Commercial Banks vs. Investment Banks

Both commercial and investment banks provide important services and play key roles in the economy. These two branches of the banking industry were generally kept separate from one another, thanks to the Glass-Steagall Act of 1933, which was passed during the Great Depression. It was repealed by the Gramm-Leach-Bliley Act of 1999.

While commercial banks have traditionally provided services to individuals and businesses, investment banking offers banking services to large companies and institutional investors. They act as financial intermediaries, providing their clients with underwriting services, merger and acquisition (M&A) strategies, corporate reorganization services, and other types of brokerage services for institutional and high-net-worth individuals (HNWIs).

While commercial banking clients include individual consumers and small businesses, investment banking clients range from governments, hedge funds, other financial institutions, pension funds, and large companies.

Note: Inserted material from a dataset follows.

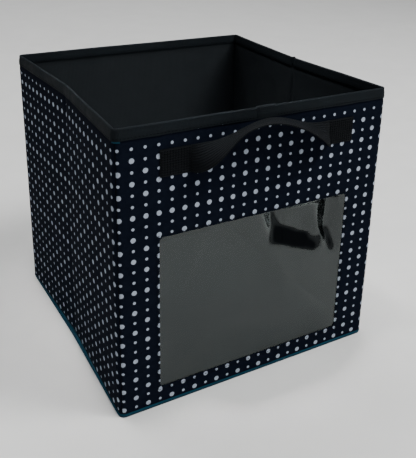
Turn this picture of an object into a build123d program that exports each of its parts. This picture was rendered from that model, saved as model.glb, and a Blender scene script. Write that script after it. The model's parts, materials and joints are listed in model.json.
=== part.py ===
"""A collapsible cube bin of printed cloth over stiff boards.

The back wall stands on the floor cloth. Each side wall is two halves with a crease between
them, so the front wall can be pushed back against the back wall while the sides fold inward.
A loose covered board lies on the floor and tips up against the back wall first.
Millimetres, +Z up, +Y to the back. The origin is the middle of the underside.
"""

from build123d import *
import math
import os

# ---- Driving dimensions ----
width = 280.0  # left to right, over the outer cloth
depth = 277.0  # front to back, over the outer cloth
height = 276.0  # floor to the top of the rim

cloth_thickness = 0.6
board_thickness = 2.0
lining_thickness = 0.6
corner_radius = 3.0  # upright outer corners of the front and back walls

rest_fold = 2.5  # degrees each side half is already folded inward
corner_pivot_inset = 2.2  # from the inner faces to the fold line at a corner
crease_pivot_outset = 1.2  # from the outer face to the fold line at the crease
corner_gap = 2.0  # between a side board and the front or back wall
crease_gap = 3.0  # from the crease line to the end of a board

binding_thickness = 0.8
binding_drop = 10.0  # how far the rim binding reaches down each face
binding_clearance = 0.5  # between the inner legs of two bindings at a corner
lap_length = 20.0  # where the two ends of the front binding overlap
lap_thickness = 0.7
lap_centre = 2.0  # from the middle of the front

floor_cloth_thickness = 0.6
insert_board_thickness = 2.0
insert_cloth_thickness = 0.3
insert_side_gap = 1.4  # from the insert to the narrowest place between the side walls
insert_depth = 260.0
insert_back_gap = 0.5  # from the insert to the back wall
insert_lift = 0.2  # between the insert and the floor cloth
fold_clearance = 0.3  # between the floor stack and the folding walls

window_width = 201.0
window_height = 154.0
window_bottom = 20.5  # floor to the lower edge of the window
window_corner = 4.0
pane_margin = 4.0  # how far the pane reaches behind the cloth round the window
pane_clearance = 0.5  # from the pane to the board round it
pane_thickness = 0.4

webbing_width = 24.0
webbing_thickness = 1.4
handle_span = 200.0  # over the outer ends of the sewn webbing
handle_end_length = 28.0
handle_drop = 34.6  # from the rim's top down to the middle of the webbing
handle_rise = 24.6  # how far the middle of the loop stands above its ends
handle_standoff = 2.2  # from the front cloth to the inner edge of the loop
handle_twist = 96.0  # degrees the webbing turns from its ends to its middle
handle_end_gap = 0.4  # between the loop and the sewn ends
strap_neck = 3.0  # width of the gathered webbing where the loop turns
strap_full_until = 0.35  # share of the half span that keeps the whole width
strap_neck_from = 0.70  # share of the half span where the neck starts
strap_sections = 20

# ---- Derived places ----
wall = cloth_thickness + board_thickness + lining_thickness
insert_thickness = insert_board_thickness + 2 * insert_cloth_thickness
insert_bottom = floor_cloth_thickness + insert_lift
insert_top = insert_bottom + insert_thickness
wall_bottom = insert_top + fold_clearance
panel_top = height - binding_thickness

corner_pivot = Vector(
    -(width / 2 - wall - corner_pivot_inset), depth / 2 - wall - corner_pivot_inset
)
link_offset = wall + corner_pivot_inset + crease_pivot_outset
fold = math.radians(rest_fold)
link_length = (corner_pivot.Y - link_offset * math.sin(fold)) / math.cos(fold)
crease_pivot = Vector(
    corner_pivot.X - link_offset * math.cos(fold) + link_length * math.sin(fold), 0
)
crease_face = crease_pivot.X + crease_pivot_outset  # outer face beside the crease
straight_crease = corner_pivot.Y - link_length  # the crease before the half is folded
half_end = depth / 2 - wall - corner_gap
insert_half_width = -(crease_face + wall + insert_side_gap)
insert_back = depth / 2 - wall - insert_back_gap
handle_z = height - handle_drop
loop_half_span = handle_span / 2 - handle_end_length - handle_end_gap


def block(x_range, y_range, z_range):
    """A box between pairs of coordinates."""
    spans = [x_range, y_range, z_range]
    sizes = [high - low for low, high in spans]
    middle = [(low + high) / 2 for low, high in spans]
    return Pos(*middle) * Box(*sizes)


def upright(outline, bottom, top):
    """A flat outline raised from bottom to top."""
    return extrude(Pos(0, 0, bottom) * outline, top - bottom)


def rounded_slab(grow, inner_y):
    """Plan of the back wall, its outer faces moved out by grow, from inner_y to its outside."""
    half = width / 2 + grow
    outer_y = depth / 2 + grow
    radius = corner_radius + grow
    with BuildSketch() as plan:
        with BuildLine():
            Line((-half, inner_y), (half, inner_y))
            Line((half, inner_y), (half, outer_y - radius))
            RadiusArc((half, outer_y - radius), (half - radius, outer_y), -radius)
            Line((half - radius, outer_y), (-half + radius, outer_y))
            RadiusArc((-half + radius, outer_y), (-half, outer_y - radius), -radius)
            Line((-half, outer_y - radius), (-half, inner_y))
        make_face()
    return plan.sketch


def back_wall_layers():
    """Cloth round the outside and ends, board, and lining on the inside."""
    inner = depth / 2 - wall
    whole = upright(rounded_slab(0, inner), wall_bottom, panel_top)
    core = upright(rounded_slab(-cloth_thickness, inner), wall_bottom, panel_top)
    far = width
    lining_zone = block((-far, far), (inner, inner + lining_thickness), (0, height))
    return {"outer_cloth": whole - core, "board": core - lining_zone, "lining": core & lining_zone}


def back_wall_binding():
    """Channel over the top edge, its inner leg ending clear of the side walls' bindings."""
    inner = depth / 2 - wall
    bottom = height - binding_drop
    leg_half = width / 2 - wall - binding_thickness - binding_clearance
    outside = upright(rounded_slab(binding_thickness, inner), bottom, height)
    panel = upright(rounded_slab(0, inner), bottom, panel_top)
    leg = block((-leg_half, leg_half), (inner - binding_thickness, inner), (bottom, height))
    return outside - panel + leg


def side_half_layers():
    """Back half of the left wall, before it is folded."""
    y_range = (straight_crease + crease_gap, half_end)
    z_range = (wall_bottom, panel_top)
    faces = [-width / 2]
    for thickness in (cloth_thickness, board_thickness, lining_thickness):
        faces.append(faces[-1] + thickness)
    names = ("outer_cloth", "board", "lining")
    return {
        name: block((faces[i], faces[i + 1]), y_range, z_range) for i, name in enumerate(names)
    }


def side_half_binding():
    """Channel over the top edge of the back half of the left wall, before it is folded."""
    y_range = (straight_crease + crease_gap, half_end)
    outer, inner = -width / 2, -width / 2 + wall
    grown = (outer - binding_thickness, inner + binding_thickness)
    channel = block(grown, y_range, (height - binding_drop, height))
    return channel - block((outer, inner), y_range, (0, panel_top))


def folded(solid):
    """Turns the back half of the left wall about its corner fold line to its rest fold."""
    return solid.rotate(Axis((corner_pivot.X, corner_pivot.Y, 0), (0, 0, 1)), rest_fold)


def window_block(grow, y_range):
    """The window's outline, moved out by grow on every side, between two depths."""
    outline = RectangleRounded(
        window_width + 2 * grow, window_height + 2 * grow, window_corner + grow
    )
    middle = window_bottom + window_height / 2
    plane = Plane(origin=(0, y_range[0], middle), x_dir=(1, 0, 0), z_dir=(0, 1, 0))
    return extrude(plane * outline, y_range[1] - y_range[0])


def floor_outline(shrink):
    """Plan of the floor, which follows the bowed side walls."""
    corner_x = width / 2 - shrink
    waist_x = -crease_face - shrink
    y = depth / 2 - shrink
    points = [(-corner_x, -y), (corner_x, -y), (waist_x, 0), (corner_x, y), (-corner_x, y)]
    points.append((-waist_x, 0))
    return make_face(Polyline(*points, close=True))


def ease(share):
    """1 in the middle of the loop, falling smoothly to 0 at its ends."""
    return (1 + math.cos(math.pi * share)) / 2


def strap_width(share):
    """Whole width in the middle of the loop, gathered to a neck where it turns."""
    run = (share - strap_full_until) / (strap_neck_from - strap_full_until)
    run = min(max(run, 0), 1)
    return strap_neck + (webbing_width - strap_neck) * ease(run)


def strap_section(along):
    """Section of the loop at -1 to 1 along its half span, turning flat towards the middle."""
    share = abs(along)
    turn = math.radians(handle_twist) * ease(share)
    section_width = strap_width(share)
    out = handle_standoff + section_width / 2 * math.sin(turn)
    centre = Vector(
        along * loop_half_span, -depth / 2 - out, handle_z + handle_rise * ease(share)
    )
    across = Vector(0, -math.sin(turn), -math.cos(turn))
    plane = Plane(origin=centre, x_dir=across, z_dir=(1, 0, 0))
    return plane * Rectangle(section_width, webbing_thickness)


def build_parts():
    """Every node's solids by name."""
    parts = {}

    for layer, solid in back_wall_layers().items():
        parts[f"back_{layer}"] = solid
        parts[f"front_{layer}"] = solid.mirror(Plane.XZ)
    parts["back_rim_binding"] = back_wall_binding()
    parts["front_rim_binding"] = parts["back_rim_binding"].mirror(Plane.XZ)

    halves = dict(side_half_layers(), rim_binding=side_half_binding())
    for layer, solid in halves.items():
        left_rear = folded(solid)
        parts[f"left_rear_{layer}"] = left_rear
        parts[f"left_front_{layer}"] = left_rear.mirror(Plane.XZ)
        parts[f"right_rear_{layer}"] = left_rear.mirror(Plane.YZ)
        parts[f"right_front_{layer}"] = left_rear.mirror(Plane.XZ).mirror(Plane.YZ)

    # Soft strips that join the boards: cloth sewn to lining.
    strip = cloth_thickness + lining_thickness
    slack = 0.2  # each side of a strip
    z_range = (wall_bottom, panel_top)
    crease_half = crease_gap - slack
    left_crease = block(
        (crease_face, crease_face + strip), (-crease_half, crease_half), z_range
    )
    corner_y = (half_end + slack, half_end + corner_gap - slack)
    back_left = block((-width / 2, -width / 2 + strip), corner_y, z_range)
    parts["left_crease_cloth"] = left_crease
    parts["right_crease_cloth"] = left_crease.mirror(Plane.YZ)
    parts["back_left_corner_cloth"] = back_left
    parts["back_right_corner_cloth"] = back_left.mirror(Plane.YZ)
    parts["front_left_corner_cloth"] = back_left.mirror(Plane.XZ)
    parts["front_right_corner_cloth"] = back_left.mirror(Plane.XZ).mirror(Plane.YZ)

    # Window: a hole through the front wall, and a clear pane sewn behind the cloth.
    front_face = -depth / 2
    pane_face = front_face + cloth_thickness
    through = (front_face - wall, front_face + 2 * wall)
    parts["front_outer_cloth"] -= window_block(0, through)
    parts["front_lining"] -= window_block(0, through)
    parts["front_board"] -= window_block(pane_margin + pane_clearance, through)
    parts["window_pane"] = window_block(pane_margin, (pane_face, pane_face + pane_thickness))

    # Lapped end of the front binding, wrapped over the binding itself.
    rim_outside = front_face - binding_thickness
    rim_inside = front_face + wall + binding_thickness
    lap_x = (lap_centre - lap_length / 2, lap_centre + lap_length / 2)
    lap = block(
        lap_x,
        (rim_outside - lap_thickness, rim_inside + lap_thickness),
        (height - binding_drop, height + lap_thickness),
    )
    parts["binding_lap"] = lap - block(lap_x, (rim_outside, rim_inside), (0, height))

    # Floor.
    parts["floor_cloth"] = upright(floor_outline(0), 0, floor_cloth_thickness)
    ring = upright(floor_outline(0), floor_cloth_thickness, insert_top)
    hole = upright(floor_outline(wall), floor_cloth_thickness, insert_top)
    parts["floor_welt"] = ring - hole

    # Loose insert: a board wrapped in lining cloth.
    skin = insert_cloth_thickness
    insert_front = insert_back - insert_depth
    insert_x = (-insert_half_width, insert_half_width)
    insert_y = (insert_front, insert_back)
    board_x = (-insert_half_width + skin, insert_half_width - skin)
    board_y = (insert_front + skin, insert_back - skin)
    board_z = (insert_bottom + skin, insert_top - skin)
    parts["insert_board"] = block(board_x, board_y, board_z)
    upper = block(insert_x, insert_y, (insert_bottom + skin, insert_top))
    parts["insert_top_cloth"] = upper - parts["insert_board"]
    parts["insert_bottom_cloth"] = block(
        insert_x, insert_y, (insert_bottom, insert_bottom + skin)
    )

    # Handle: two sewn ends and the loop between them.
    end_z = (handle_z - webbing_width / 2, handle_z + webbing_width / 2)
    end_y = (front_face - webbing_thickness, front_face)
    outer_x = -handle_span / 2
    left_end = block((outer_x, outer_x + handle_end_length), end_y, end_z)
    parts["handle_left_end"] = left_end
    parts["handle_right_end"] = left_end.mirror(Plane.YZ)
    stations = [2 * i / strap_sections - 1 for i in range(strap_sections + 1)]
    parts["handle_strap"] = loft([strap_section(s) for s in stations], ruled=True)
    return parts


os.makedirs("parts", exist_ok=True)
for node, solid in build_parts().items():
    export_step(solid, f"parts/{node}.step")

print("corner fold line", round(corner_pivot.X, 4), round(corner_pivot.Y, 4))
print("crease fold line", round(crease_pivot.X, 4), 0.0)
print("insert hinge", round(insert_back, 4), round(insert_top, 4))
print("handle hinge", round(-depth / 2 - handle_standoff, 4), round(handle_z, 4))
print("clear half width", round(-(crease_face + wall + binding_thickness), 3))
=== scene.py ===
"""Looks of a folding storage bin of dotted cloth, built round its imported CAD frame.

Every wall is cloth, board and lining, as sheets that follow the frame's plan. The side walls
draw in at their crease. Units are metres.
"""

import json
import math

import bmesh
import bpy
import numpy as np
from mathutils import Matrix, Vector, noise


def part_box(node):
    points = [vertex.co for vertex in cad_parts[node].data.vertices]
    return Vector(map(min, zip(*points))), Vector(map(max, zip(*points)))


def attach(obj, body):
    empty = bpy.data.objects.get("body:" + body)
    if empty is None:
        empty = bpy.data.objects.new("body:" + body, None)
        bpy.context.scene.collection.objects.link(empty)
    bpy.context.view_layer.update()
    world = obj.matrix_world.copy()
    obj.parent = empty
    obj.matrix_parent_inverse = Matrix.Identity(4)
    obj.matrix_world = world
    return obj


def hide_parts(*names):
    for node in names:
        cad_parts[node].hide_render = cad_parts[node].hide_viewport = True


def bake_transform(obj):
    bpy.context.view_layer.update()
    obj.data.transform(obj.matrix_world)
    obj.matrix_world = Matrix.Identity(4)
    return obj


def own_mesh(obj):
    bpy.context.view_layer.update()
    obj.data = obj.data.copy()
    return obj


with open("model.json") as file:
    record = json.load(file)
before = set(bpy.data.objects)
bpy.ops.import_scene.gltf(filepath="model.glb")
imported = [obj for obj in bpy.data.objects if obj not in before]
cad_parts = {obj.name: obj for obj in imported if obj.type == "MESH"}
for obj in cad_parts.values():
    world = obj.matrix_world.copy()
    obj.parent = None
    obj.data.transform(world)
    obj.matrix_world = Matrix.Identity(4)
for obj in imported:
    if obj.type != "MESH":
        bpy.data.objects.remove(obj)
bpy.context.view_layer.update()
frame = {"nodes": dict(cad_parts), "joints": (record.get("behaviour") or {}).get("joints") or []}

MM = 0.001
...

Examples of Commercial Banks

Some of the world's largest financial institutions are commercial banks or having commercial banking operations—many of which can be found in the United States. For instance, Chase Bank is the commercial banking unit of JPMorgan Chase. Headquartered in New York City, Chase Bank reported about $2.7 trillion in assets as of March 2020. Bank of America is the second-largest bank in the United States, with more than $2 trillion in assets and 66 million customers including both retail clients and small and mid-sized businesses.